Collected data =

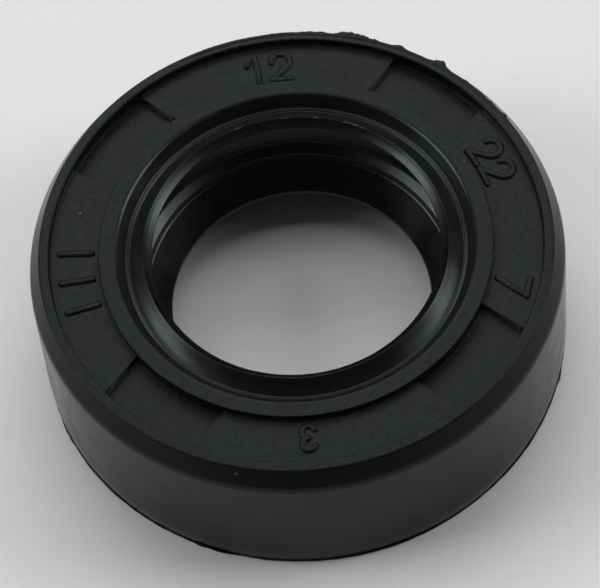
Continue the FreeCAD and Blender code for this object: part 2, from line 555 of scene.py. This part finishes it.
# %% Torn edge
# each pair is an angle in degrees and a height in millimetres
tears = [
    (26, 0.00), (28, 0.02), (29, 0.09), (30, 0.02), (31.5, 0.00), (33.4, 0.035), (35, 0.01),
    (37, 0.035), (38.5, 0.02), (40, 0.02), (42, 0.05), (43, 0.00), (45.5, 0.00), (47, 0.045),
    (48, 0.10), (49, 0.22), (50, 0.175), (51, 0.09), (52, 0.02), (54, 0.00), (56.5, 0.01),
    (58, 0.02), (59, 0.09), (60, 0.11), (61, 0.05), (62, 0.00), (64.5, 0.00), (66, 0.065),
    (67, 0.03), (68, 0.10), (70, 0.125), (72, 0.15), (73, 0.145), (74, 0.11), (75, 0.04),
    (76, 0.00), (77, 0.01), (78, 0.065), (79, 0.045), (80, 0.03), (81, 0.06), (82, 0.04),
    (84, 0.015), (86, 0.03), (89, 0.03), (92, 0.01), (98, 0.02), (105, 0.02), (112, 0.00),
]


def height_at(points, angle):
    """Height between the listed points at an angle in degrees."""
    for (first, low), (last, high) in zip(points, points[1:]):
        if first <= angle <= last:
            return low + (high - low) * (angle - first) / (last - first)
    return 0.0


def spun_strip(corners_in_section, first, last, steps):
    """Closed strip along a part turn; its section's corners are radius and height."""
    shape = bmesh.new()
    corners = [shape.verts.new((r, 0, z)) for r, z in corners_in_section]
    for corner, following in zip(corners, corners[1:] + corners[:1]):
        shape.edges.new((corner, following))
    start = Matrix.Rotation(math.radians(first), 3, "Z")
    bmesh.ops.rotate(shape, cent=(0, 0, 0), matrix=start, verts=shape.verts[:])
    bmesh.ops.spin(
        shape,
        geom=shape.verts[:] + shape.edges[:],
        cent=(0, 0, 0),
        axis=(0, 0, 1),
        angle=math.radians(last - first),
        steps=steps,
    )
    open_ends = [edge for edge in shape.edges if edge.is_boundary]
    bmesh.ops.holes_fill(shape, edges=open_ends, sides=len(corners))
    return shape


def polar(corner):
    """Radius and angle in degrees of a corner, seen from above."""
    radius = math.hypot(corner.co.x, corner.co.y)
    angle = math.degrees(math.atan2(corner.co.y, corner.co.x))
    return radius, angle


torn_steps = 430
torn_section = [(10.30, 6.93), (10.38, 7.004), (10.50, 6.992), (10.545, 6.90)]
torn = spun_strip(torn_section, tears[0][0], tears[-1][0], torn_steps)
for corner in torn.verts:
    radius, angle = polar(corner)
    if radius > 10.45:
        grain = noise.noise(Vector((angle * 2.3, 0.0, 4.0)))
        grain += 0.7 * noise.noise(Vector((angle * 5.1, 3.0, 1.0)))
        pull = max(0.0, height_at(tears, angle) * (1 + 0.4 * grain) + 0.022 * grain)
        corner.co.x *= (radius + pull) / radius
        corner.co.y *= (radius + pull) / radius
        corner.co.z += (0.12 if radius < 10.52 else 0.45) * pull
    elif radius > 10.35:
        corner.co.z += 0.014 * noise.noise(Vector((angle * 3.1, 2.0, 0)))
torn_edge = finish_piece(torn, "torn_edge")

# %% [markdown]
# ## Film on the dust lip
# The same film was trimmed off the crest of the dust lip, and on the far
# side a few slivers of it are left. They are no thicker than a hair, but
# their flat tops catch the light as short dashes. The strip lies just
# inside the crest and comes out of it only where the list lifts it.

# %% Slivers on the crest
slivers = [
    (54, 0.00), (56.5, 0.00), (57, 0.07), (59, 0.06), (59.5, 0.02), (60, 0.09),
    (62, 0.07), (62.5, 0.02), (63, 0.08), (66, 0.06), (66.5, 0.00), (74.5, 0.00),
    (75, 0.07), (77.5, 0.05), (78, 0.00), (86, 0.00), (86.5, 0.03), (90, 0.035),
    (91, 0.00), (105, 0.00), (105.5, 0.06), (108, 0.045), (108.5, 0.00), (112, 0.00),
]
film_steps = 300
film_section = [(6.31, 6.83), (6.297, 6.872), (6.243, 6.872), (6.235, 6.83)]
film = spun_strip(film_section, slivers[0][0], slivers[-1][0], film_steps)
for corner in film.verts:
    if corner.co.z > 6.85:
        angle = polar(corner)[1]
        ragged = 1 + 0.5 * noise.noise(Vector((angle * 4.0, 5.0, 2.0)))
        corner.co.z += height_at(slivers, angle) * ragged
lip_film = finish_piece(film, "lip_film")
lip_film.data.shade_flat()

# %% [markdown]
# ## The thin lip round the foot
# The same film shows as a thin lip where the ring stands on the table, and
# it draws the fine dark line along the foot. It is spun once round, then
# its outer points wander a little, and in three places a scrap sticks out.

# %% Foot lip
scraps = [
    (196, 0.00), (199, 0.05), (200, 0.02), (201, 0.04), (203, 0.00),
    (239, 0.00), (241, 0.05), (243, 0.03), (245, 0.06), (247, 0.04), (250, 0.00),
    (338, 0.00), (340, 0.06), (341, 0.03), (344, 0.00),
]
foot = bmesh.new()
foot_steps = 480
foot_section = [(10.78, 0.004), (10.94, 0.004), (10.96, 0.06), (10.92, 0.13), (10.80, 0.20)]
corners = [foot.verts.new((r, 0, z)) for r, z in foot_section]
for corner, following in zip(corners, corners[1:] + corners[:1]):
    foot.edges.new((corner, following))
bmesh.ops.spin(
    foot,
    geom=foot.verts[:] + foot.edges[:],
    cent=(0, 0, 0),
    axis=(0, 0, 1),
    angle=math.tau,
    steps=foot_steps,
    use_merge=True,
)
for corner in foot.verts:
    radius, angle = polar(corner)
    if radius > 10.9:
        around = Vector((corner.co.x, corner.co.y, 0)) / radius
        slow = noise.noise(around * 2.0 + Vector((0, 0, 7)))
        quick = noise.noise(around * 26.0)
        out = 1 + (0.03 * slow + 0.02 * quick + height_at(scraps, angle % 360)) / radius
        corner.co.x *= out
        corner.co.y *= out
foot_lip = finish_piece(foot, "foot_lip")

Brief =
Write out the data again, exactly and in full.

Task answer =
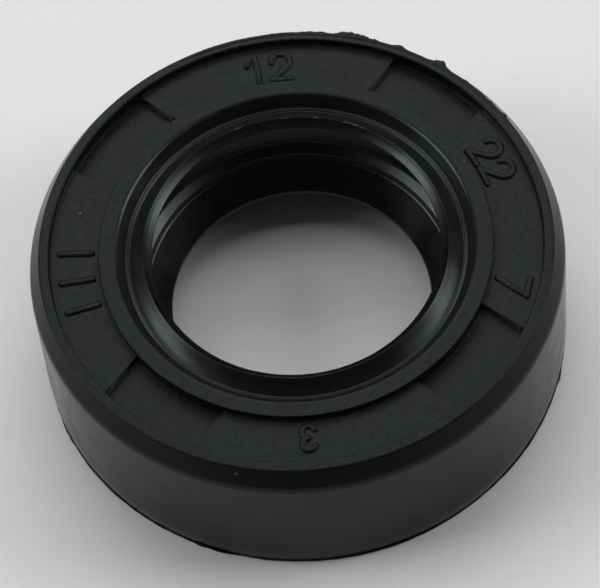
Continue the FreeCAD and Blender code for this object: part 2, from line 555 of scene.py. This part finishes it.
# %% Torn edge
# each pair is an angle in degrees and a height in millimetres
tears = [
    (26, 0.00), (28, 0.02), (29, 0.09), (30, 0.02), (31.5, 0.00), (33.4, 0.035), (35, 0.01),
    (37, 0.035), (38.5, 0.02), (40, 0.02), (42, 0.05), (43, 0.00), (45.5, 0.00), (47, 0.045),
    (48, 0.10), (49, 0.22), (50, 0.175), (51, 0.09), (52, 0.02), (54, 0.00), (56.5, 0.01),
    (58, 0.02), (59, 0.09), (60, 0.11), (61, 0.05), (62, 0.00), (64.5, 0.00), (66, 0.065),
    (67, 0.03), (68, 0.10), (70, 0.125), (72, 0.15), (73, 0.145), (74, 0.11), (75, 0.04),
    (76, 0.00), (77, 0.01), (78, 0.065), (79, 0.045), (80, 0.03), (81, 0.06), (82, 0.04),
    (84, 0.015), (86, 0.03), (89, 0.03), (92, 0.01), (98, 0.02), (105, 0.02), (112, 0.00),
]


def height_at(points, angle):
    """Height between the listed points at an angle in degrees."""
    for (first, low), (last, high) in zip(points, points[1:]):
        if first <= angle <= last:
            return low + (high - low) * (angle - first) / (last - first)
    return 0.0


def spun_strip(corners_in_section, first, last, steps):
    """Closed strip along a part turn; its section's corners are radius and height."""
    shape = bmesh.new()
    corners = [shape.verts.new((r, 0, z)) for r, z in corners_in_section]
    for corner, following in zip(corners, corners[1:] + corners[:1]):
        shape.edges.new((corner, following))
    start = Matrix.Rotation(math.radians(first), 3, "Z")
    bmesh.ops.rotate(shape, cent=(0, 0, 0), matrix=start, verts=shape.verts[:])
    bmesh.ops.spin(
        shape,
        geom=shape.verts[:] + shape.edges[:],
        cent=(0, 0, 0),
        axis=(0, 0, 1),
        angle=math.radians(last - first),
        steps=steps,
    )
    open_ends = [edge for edge in shape.edges if edge.is_boundary]
    bmesh.ops.holes_fill(shape, edges=open_ends, sides=len(corners))
    return shape


def polar(corner):
    """Radius and angle in degrees of a corner, seen from above."""
    radius = math.hypot(corner.co.x, corner.co.y)
    angle = math.degrees(math.atan2(corner.co.y, corner.co.x))
    return radius, angle


torn_steps = 430
torn_section = [(10.30, 6.93), (10.38, 7.004), (10.50, 6.992), (10.545, 6.90)]
torn = spun_strip(torn_section, tears[0][0], tears[-1][0], torn_steps)
for corner in torn.verts:
    radius, angle = polar(corner)
    if radius > 10.45:
        grain = noise.noise(Vector((angle * 2.3, 0.0, 4.0)))
        grain += 0.7 * noise.noise(Vector((angle * 5.1, 3.0, 1.0)))
        pull = max(0.0, height_at(tears, angle) * (1 + 0.4 * grain) + 0.022 * grain)
        corner.co.x *= (radius + pull) / radius
        corner.co.y *= (radius + pull) / radius
        corner.co.z += (0.12 if radius < 10.52 else 0.45) * pull
    elif radius > 10.35:
        corner.co.z += 0.014 * noise.noise(Vector((angle * 3.1, 2.0, 0)))
torn_edge = finish_piece(torn, "torn_edge")

# %% [markdown]
# ## Film on the dust lip
# The same film was trimmed off the crest of the dust lip, and on the far
# side a few slivers of it are left. They are no thicker than a hair, but
# their flat tops catch the light as short dashes. The strip lies just
# inside the crest and comes out of it only where the list lifts it.

# %% Slivers on the crest
slivers = [
    (54, 0.00), (56.5, 0.00), (57, 0.07), (59, 0.06), (59.5, 0.02), (60, 0.09),
    (62, 0.07), (62.5, 0.02), (63, 0.08), (66, 0.06), (66.5, 0.00), (74.5, 0.00),
    (75, 0.07), (77.5, 0.05), (78, 0.00), (86, 0.00), (86.5, 0.03), (90, 0.035),
    (91, 0.00), (105, 0.00), (105.5, 0.06), (108, 0.045), (108.5, 0.00), (112, 0.00),
]
film_steps = 300
film_section = [(6.31, 6.83), (6.297, 6.872), (6.243, 6.872), (6.235, 6.83)]
film = spun_strip(film_section, slivers[0][0], slivers[-1][0], film_steps)
for corner in film.verts:
    if corner.co.z > 6.85:
        angle = polar(corner)[1]
        ragged = 1 + 0.5 * noise.noise(Vector((angle * 4.0, 5.0, 2.0)))
        corner.co.z += height_at(slivers, angle) * ragged
lip_film = finish_piece(film, "lip_film")
lip_film.data.shade_flat()

# %% [markdown]
# ## The thin lip round the foot
# The same film shows as a thin lip where the ring stands on the table, and
# it draws the fine dark line along the foot. It is spun once round, then
# its outer points wander a little, and in three places a scrap sticks out.

# %% Foot lip
scraps = [
    (196, 0.00), (199, 0.05), (200, 0.02), (201, 0.04), (203, 0.00),
    (239, 0.00), (241, 0.05), (243, 0.03), (245, 0.06), (247, 0.04), (250, 0.00),
    (338, 0.00), (340, 0.06), (341, 0.03), (344, 0.00),
]
foot = bmesh.new()
foot_steps = 480
foot_section = [(10.78, 0.004), (10.94, 0.004), (10.96, 0.06), (10.92, 0.13), (10.80, 0.20)]
corners = [foot.verts.new((r, 0, z)) for r, z in foot_section]
for corner, following in zip(corners, corners[1:] + corners[:1]):
    foot.edges.new((corner, following))
bmesh.ops.spin(
    foot,
    geom=foot.verts[:] + foot.edges[:],
    cent=(0, 0, 0),
    axis=(0, 0, 1),
    angle=math.tau,
    steps=foot_steps,
    use_merge=True,
)
for corner in foot.verts:
    radius, angle = polar(corner)
    if radius > 10.9:
        around = Vector((corner.co.x, corner.co.y, 0)) / radius
        slow = noise.noise(around * 2.0 + Vector((0, 0, 7)))
        quick = noise.noise(around * 26.0)
        out = 1 + (0.03 * slow + 0.02 * quick + height_at(scraps, angle % 360)) / radius
        corner.co.x *= out
        corner.co.y *= out
foot_lip = finish_piece(foot, "foot_lip")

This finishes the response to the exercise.